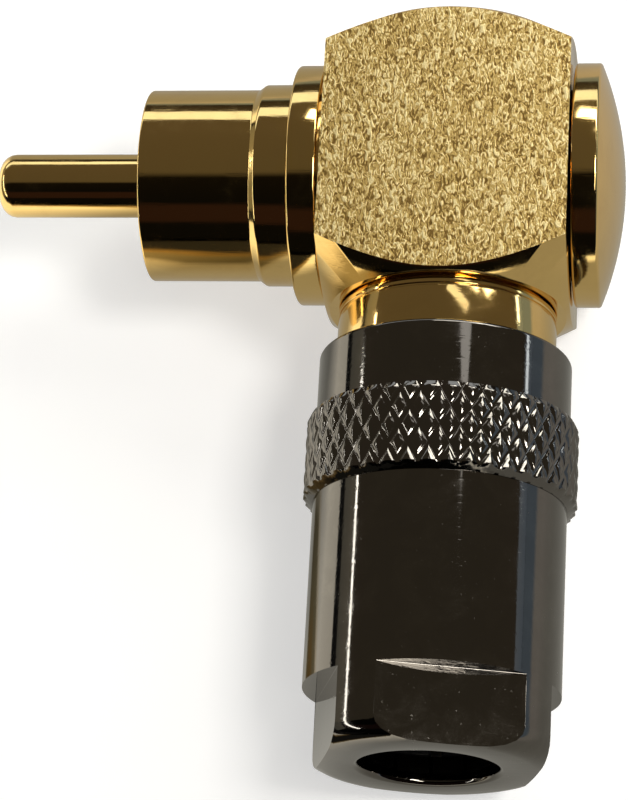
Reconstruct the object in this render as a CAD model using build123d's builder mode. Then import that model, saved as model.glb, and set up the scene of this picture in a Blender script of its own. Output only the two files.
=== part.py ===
from build123d import *
from math import asin, cos, degrees, pi, radians, sin, sqrt
import os

# A right-angle rca plug, in millimetres. X runs along the contact pin from the mouth of the contact sleeve,
# Y runs up the cable barrel, and Z points out of the frosted front of the elbow.

# Contact pin
pin_diameter = 3.2
pin_reach = 7.85
pin_nose_radius = 0.78
pin_shank_diameter = 2.6
pin_cup_length = 1.4
pin_cup_bore = 1.8
pin_cup_depth = 1.2

# Contact sleeve, turned in one piece with its collar, flange and threaded spigot
sleeve_bore = 8.3
sleeve_diameter = 9.6
sleeve_reach = 5.5
sleeve_edge = 0.1
collar_diameter = 10.1
collar_length = 2.0
collar_cone = 0.33
flange_length = 1.45
flange_edge = 0.15
undercut_diameter = 10.8
undercut_length = 0.2
spigot_diameter = 9.2
spigot_length = 2.8

# Insulators
socket_depth = 7.2
insulator_flange_length = 1.0
insulator_shank_diameter = 6.6
tail_insulator_diameter = 7.8
tail_insulator_length = 0.9

# Elbow block
block_width = 12.0
block_height = 14.0
block_end_diameter = 11.6
corner_drop = 1.8
block_edge = 0.4
chamber_diameter = 8.4

# End cap
cap_overhang = 0.05
cap_rim_length = 1.3
cap_edge = 0.2
cap_standoff = 0.1
dome_height = 1.15
cap_spigot_diameter = 10.0
cap_spigot_length = 2.4
cap_wall = 0.8
cap_disc_thickness = 0.6

# Neck tube, pressed into the elbow and threaded for the barrel
neck_step = 0.35
neck_length = 2.5
neck_spigot_wall = 0.9
port_wall = 0.2
neck_wall = 1.5
thread_diameter = 10.0
thread_length = 4.65
thread_chamfer = 0.3

# Ground lug, a ring with a solder tongue for the cable's braid
lug_ring_wall = 0.45
lug_ring_length = 1.2
tongue_width = 2.6
tongue_clearance = 3.1

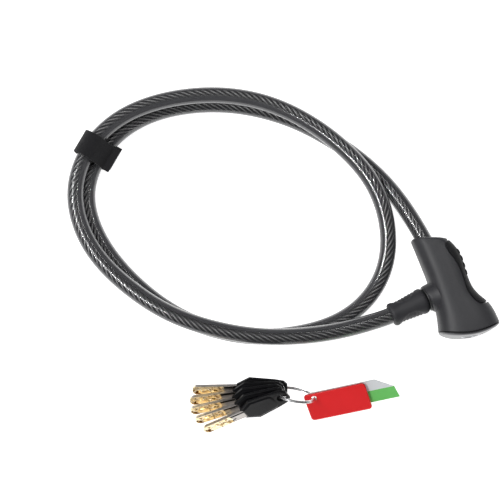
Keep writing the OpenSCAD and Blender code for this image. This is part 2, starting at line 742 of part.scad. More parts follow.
// The tags' plane: its corner by the floor, its long edge and its short edge
tag_corner = [-130.4, -42.9, 1.2];
tag_long = unit([42.1, -10.6, 12]);
tag_short = unit(cross(cross(tag_long, [0.9, 18.3, 13]), tag_long));
tag_up = cross(tag_long, tag_short);
tag_hole = [7, 18.5];
card_hole = [6.4, 18.2];
tag_hole_r = 2;
card_behind = 1.9;

// Stands its children in the tags' plane
module on_tags() {
  multmatrix([[tag_long.x, tag_short.x, tag_up.x, tag_corner.x],
    [tag_long.y, tag_short.y, tag_up.y, tag_corner.y],
    [tag_long.z, tag_short.z, tag_up.z, tag_corner.z], [0, 0, 0, 1]]) children();
}

module rounded_plate(w, h, r) {
  translate([r, 0]) square([w - 2 * r, h]);
  translate([0, r]) square([w, h - 2 * r]);
  for (x = [r, w - r]) for (y = [r, h - r]) translate([x, y]) circle(r);
}

module key_tag() {
  color([0.88, 0.12, 0.14]) on_tags() difference() {
    linear_extrude(tag_t) rounded_plate(tag_w, tag_h, 2.5);
    translate([tag_hole.x, tag_hole.y, -1]) cylinder(r = tag_hole_r, h = 5);
  }
}

module key_card() {
  color([0.86, 0.87, 0.88]) on_tags() translate([0, 0, -card_behind]) difference() {
    translate([3, 3.4]) linear_extrude(card_t)
      polygon([[0, 0], [card_w, 0], [card_w - 1.6, card_h - 9], [card_w - 13.7, card_h],
        [0, card_h]]);
    translate([card_hole.x, card_hole.y, -1]) cylinder(r = tag_hole_r, h = 5);
  }
}

front_cover();
back_cover();
grip_insert();
end_cap();
socket_collar();
lock_casting();
cylinder_barrel();
barrel_pin();
driver_pins();
pin_springs();
cylinder_core();
key_pins();
core_cam();
cam_screw();
locking_bolt();
bolt_spring();
cable_ferrule();
ferrule_pin();
cover_screws();
cable_core();
cable_sheath();
plug_pin();
plug_sleeve();
cable_strap();
key_blade(1);  // key_1_blade
key_bow(1);  // key_1_bow
key_blade(2);  // key_2_blade
key_bow(2);  // key_2_bow
key_blade(3);  // key_3_blade
key_bow(3);  // key_3_bow
key_blade(4);  // key_4_blade
key_bow(4);  // key_4_bow
key_blade(5);  // key_5_blade
key_bow(5);  // key_5_bow
key_ring();
key_tag();
key_card();
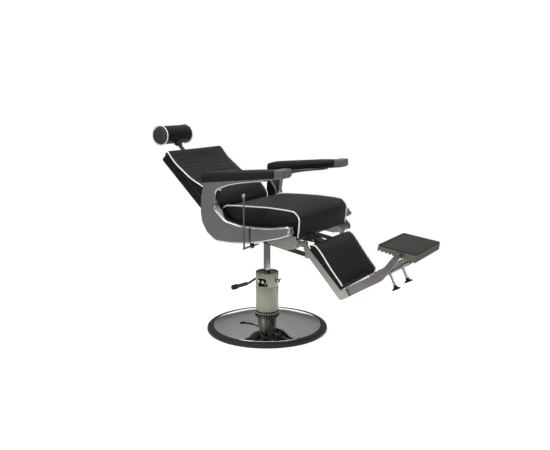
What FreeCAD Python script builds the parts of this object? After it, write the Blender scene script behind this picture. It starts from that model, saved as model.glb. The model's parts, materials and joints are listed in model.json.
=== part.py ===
import FreeCAD, Part
import math
import os
from FreeCAD import Vector

# Hydraulic barber chair, in millimetres. Z is up, the chair faces -Y, and the sitter's right is -X.
# The origin is the centre of the base's underside, on the column's axis.
# "Forward" distances (f) are measured towards -Y. The model stands raised, reclined, legrest up.

os.makedirs("parts", exist_ok=True)

# Base
base_radius = 325.0
rim_width = 33.0
rim_height = 23.0
plate_thickness = 18.0
dome_sheet = 2.5
dome_top = 82.0
dome_bulge = 5.0
ring_radius = 67.0
ring_height = 24.0

# Column and pump
sleeve_radius = 62.0
sleeve_wall = 4.0
sleeve_length = 134.0
collar_length = 77.0
cap_recess = 5.0
cylinder_radius = 30.0
cylinder_wall = 5.0
rod_radius = 18.0
ram_out = 183.0
ram_travel_down = 110.0
spigot_radius = 14.0
spigot_length = 38.0
pedal_reach = 222.0
pedal_radius = 10.5
pedal_rubber_wall = 4.0
fork_height = 28.0
fork_tilt = 16.0
plunger_radius = 6.0

# Seat
saddle_height = 60.0
seat_width = 526.0
seat_front = 338.0
seat_rear = -104.0
seat_height = 152.0
seat_lip = 20.0
board_thickness = 12.0
beam = 25.0
beam_wall = 2.5
beam_rear = 10.0
beam_front = 150.0

# Arms
arm_gap = 30.0
arm_thickness = 42.0
arm_edge = 9.0
arm_height = 260.0
arm_slope = 6.25
pad_width = 90.0
pad_length = 430.0
pad_rear_height = 49.0
pad_front_height = 39.0
cap_length = 46.0

# Backrest, measured up along the back (s) from its pivot and forward (n) from its rear face
back_angle = 45.8
back_length = 455.0
back_width = 492.0
back_corner = 24.0
back_rear = 68.6
back_top_thickness = 61.0
back_waist_thickness = 50.0
lumbar_thickness = 113.0
shell_depth = 34.0
shell_wall = 4.0
tube = 16.0
iron_thickness = 8.0

# Linkage: pivots in the side view, and the two cranks that the push bars join
back_pivot_f = -130.0
back_pivot_rise = 90.0
leg_pivot_f = 339.0
leg_pivot_drop = 16.0
back_crank = 84.4
leg_crank = 62.5
recline_range = 32.0
stay_crank = 105.0
stay_pivot_drop = 15.0
crank_tube_radius = 11.0
bar_thickness = 8.0
bar_height = 17.0
pivot_radius = 5.0
open_pivot_gap = 1.6
stay_slot = 3.3
stay_radius = 11.0
lever_f = 92.0
lever_drop = 41.0
lever_length = 240.0

# Headrest
roll_radius = 54.0
roll_length = 232.0
roll_rise = 159.0
roll_n = -2.0
post_width = 26.0
post_thickness = 8.0
post_rise = 93.4

# Legrest and foot plate, measured down along the legrest (s) from its hinge and outward (w)
leg_angle = 43.15
leg_width = 410.0
rail_thickness = 10.0
rail_width = 30.0
rail_length = 320.0
leg_pad_start = 20.5
leg_pad_end = 282.5
leg_board = 8.0
foot_arm_angle = 31.2
foot_arm_width = 42.0
foot_arm_first = 242.0
foot_reach = 275.0
foot_rise = 248.0
foot_tip_radius = 13.5
foot_width = 332.0
foot_rear = 109.0
foot_front = 78.7
foot_top = 22.7
foot_slope = 7.66
foot_pad_thickness = 5.0
foot_side_rear = 27.0
foot_side_front = 41.0
foot_teeth = 10
tooth_depth = 6.0
stub_spacing = 161.0
stub_length = 82.0
stub_radius = 6.5

# Clearances
running = 0.05
soft_gap = 0.3
side_gap = 0.4

# Heights that follow from the sizes above
sleeve_bottom = dome_top + ring_height
collar_bottom = sleeve_bottom + sleeve_length
collar_top = collar_bottom + collar_length
shoulder = collar_top + ram_out
deck = shoulder + saddle_height
half_seat = seat_width / 2
casting_inner = half_seat + arm_gap
casting_outer = casting_inner + arm_thickness
half_leg = leg_width / 2
rail_inner = half_leg - rail_thickness
bar_outer = rail_inner - 3.0
foot_arm_outer = rail_inner
foot_arm_inner = foot_arm_outer - 10.0


# ---- geometry helpers ----
def place(x, f, z):
    return Vector(x, -f, z)


def polar(angle, length):
    turn = math.radians(angle)
    return (length * math.cos(turn), length * math.sin(turn))


def moved(point, angle, length):
    step = polar(angle, length)
    return (point[0] + step[0], point[1] + step[1])


def meet(p, angle_p, q, angle_q):
    a = polar(angle_p, 1)
    b = polar(angle_q, 1)
    across = a[0] * b[1] - a[1] * b[0]
    along = ((q[0] - p[0]) * b[1] - (q[1] - p[1]) * b[0]) / across
    return (p[0] + along * a[0], p[1] + along * a[1])


def outline(corners, to_space):
    # A closed wire; each corner is (u, v) or (u, v, radius), and a radius is limited by its two sides.
    count = len(corners)
    runs = []
    for i in range(count):
        u, v = corners[i][0], corners[i][1]
        radius = corners[i][2] if len(corners[i]) > 2 else 0
        before = corners[i - 1]
        after = corners[(i + 1) % count]
        ax, ay = before[0] - u, before[1] - v
        bx, by = after[0] - u, after[1] - v
        a_len, b_len = math.hypot(ax, ay), math.hypot(bx, by)
        ax, ay, bx, by = ax / a_len, ay / a_len, bx / b_len, by / b_len
        half = math.acos(max(-1, min(1, ax * bx + ay * by))) / 2
        if radius <= 0 or half > math.pi / 2 - 1e-4:
            runs.append([(u, v)])
            continue
        back_off = min(radius / math.tan(half), 0.48 * a_len, 0.48 * b_len)
        radius = back_off * math.tan(half)
        mx, my = ax + bx, ay + by
        m_len = math.hypot(mx, my)
        reach = radius / math.sin(half) - radius
        start = (u + ax * back_off, v + ay * back_off)
        middle = (u + mx / m_len * reach, v + my / m_len * reach)
        end = (u + bx * back_off, v + by * back_off)
        runs.append([start, middle, end])
    edges = []
    for i in range(count):
        run = runs[i]
        if len(run) == 3:
            edges.append(Part.Arc(to_space(*run[0]), to_space(*run[1]), to_space(*run[2])).toShape())
        nxt = runs[(i + 1) % count][0]
        edges.append(Part.makeLine(to_space(*run[-1]), to_space(*nxt)))
    return Part.Wire(edges)


def solid_of(shape):
    solid = shape.Solids[0] if len(shape.Solids) == 1 else shape
    if solid.Volume < 0:
        solid = solid.reversed()
    return solid


def side_solid(corners, x0, x1):
    wire = outline(corners, lambda f, z: place(x0, f, z))
    return solid_of(Part.Face(wire).extrude(Vector(x1 - x0, 0, 0)))


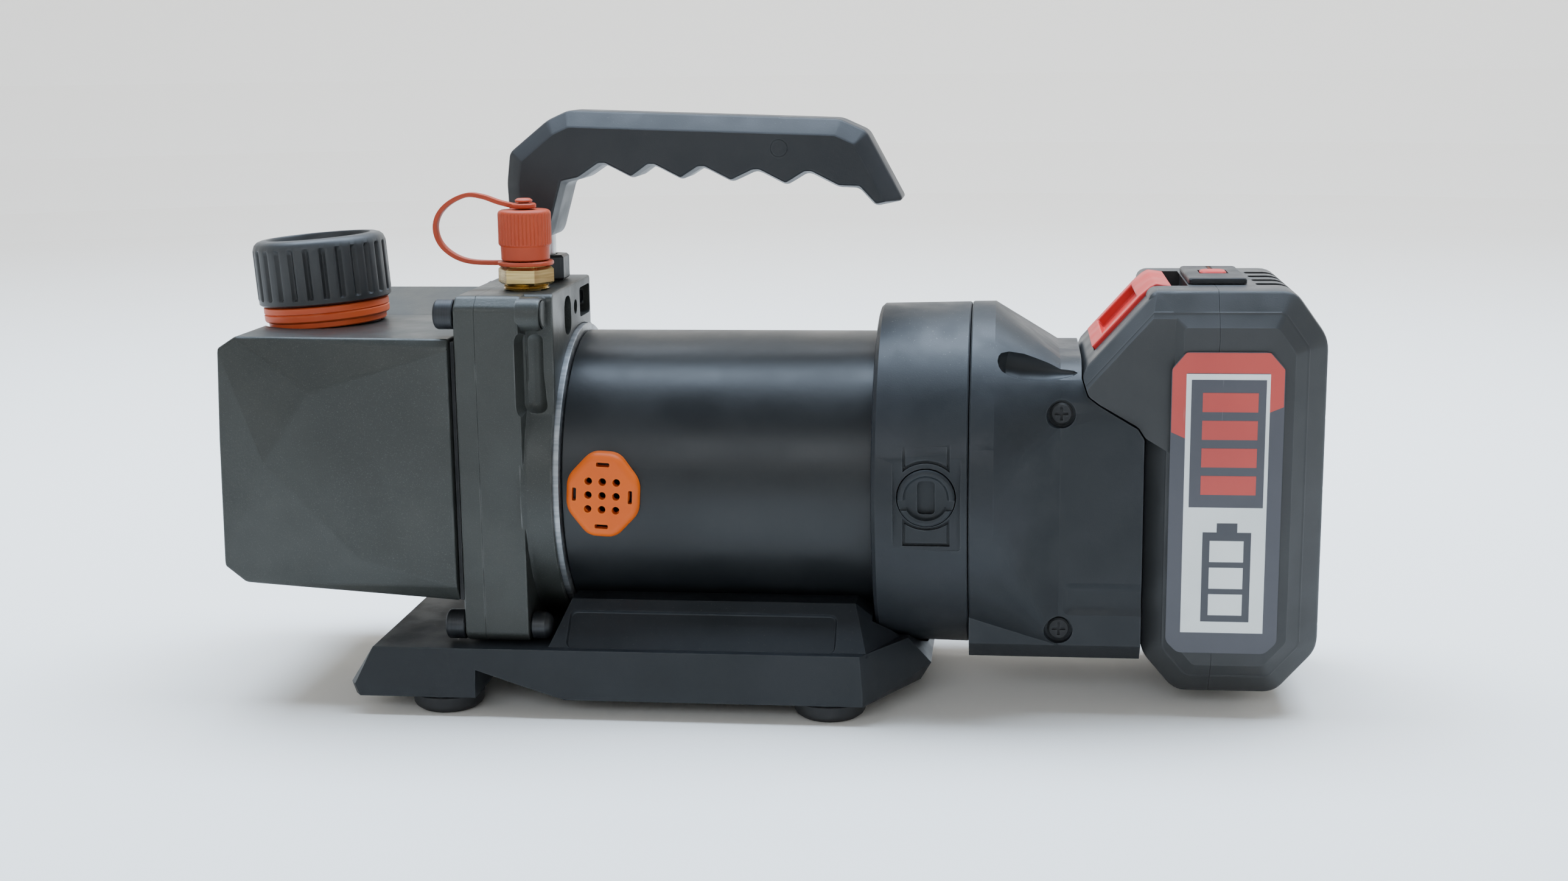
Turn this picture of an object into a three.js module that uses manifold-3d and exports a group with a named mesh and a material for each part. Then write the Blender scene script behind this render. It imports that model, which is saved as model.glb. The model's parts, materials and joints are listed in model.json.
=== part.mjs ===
// Cordless vacuum pump for refrigeration work: a rotary vane pump in a cast oil tank, driven by
// a brushed motor in a round tube, with a slide-on battery, a carry handle and a moulded base.
// Millimetres, +Z up. The pieces are laid out about the motor's axis, which runs along X with
// x = 0 at the front end of the motor tube. The finished group is then moved so that its origin
// is the middle of the footprint, on the ground. The near side is -Y.

import * as THREE from 'three';
import { mergeVertices } from 'three/addons/utils/BufferGeometryUtils.js';
import { ConvexGeometry } from 'three/addons/geometries/ConvexGeometry.js';
import Module from 'manifold-3d';

const wasm = await Module();
wasm.setup();

// ---------------------------------------------------------------- driving dimensions

const AXIS_HEIGHT = 62.5; // ground to the motor's axis
const MIDDLE_X = 56.05; // front end of the motor tube to the middle of the object
const GAP = 0.3; // between pieces that rest on each other
const ROUND = 32; // segments of a large, a medium and a small circle
const MEDIUM = 16;
const SMALL = 10;

const TUBE_START = 1;
const TUBE_RADIUS = 41.5;
const TUBE_WALL = 2;
const TUBE_END = 92;
const SHAFT_RADIUS = 4;

const REAR = { radius: 50, start: 89.1, end: 115.7, wall: 3.2 };
const BRUSH = { x: 104.4, capZ: 2.2, capRadius: 7.9 };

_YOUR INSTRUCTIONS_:
Transcribe the lines beginning at the one that contains "Keep writing the" and ending at the one that contains "card_behind = 1.9;", with nothing added or left out.

_WRITTEN SOLUTION_:
Keep writing the OpenSCAD and Blender code for this image. This is part 2, starting at line 742 of part.scad. More parts follow.
// The tags' plane: its corner by the floor, its long edge and its short edge
tag_corner = [-130.4, -42.9, 1.2];
tag_long = unit([42.1, -10.6, 12]);
tag_short = unit(cross(cross(tag_long, [0.9, 18.3, 13]), tag_long));
tag_up = cross(tag_long, tag_short);
tag_hole = [7, 18.5];
card_hole = [6.4, 18.2];
tag_hole_r = 2;
card_behind = 1.9;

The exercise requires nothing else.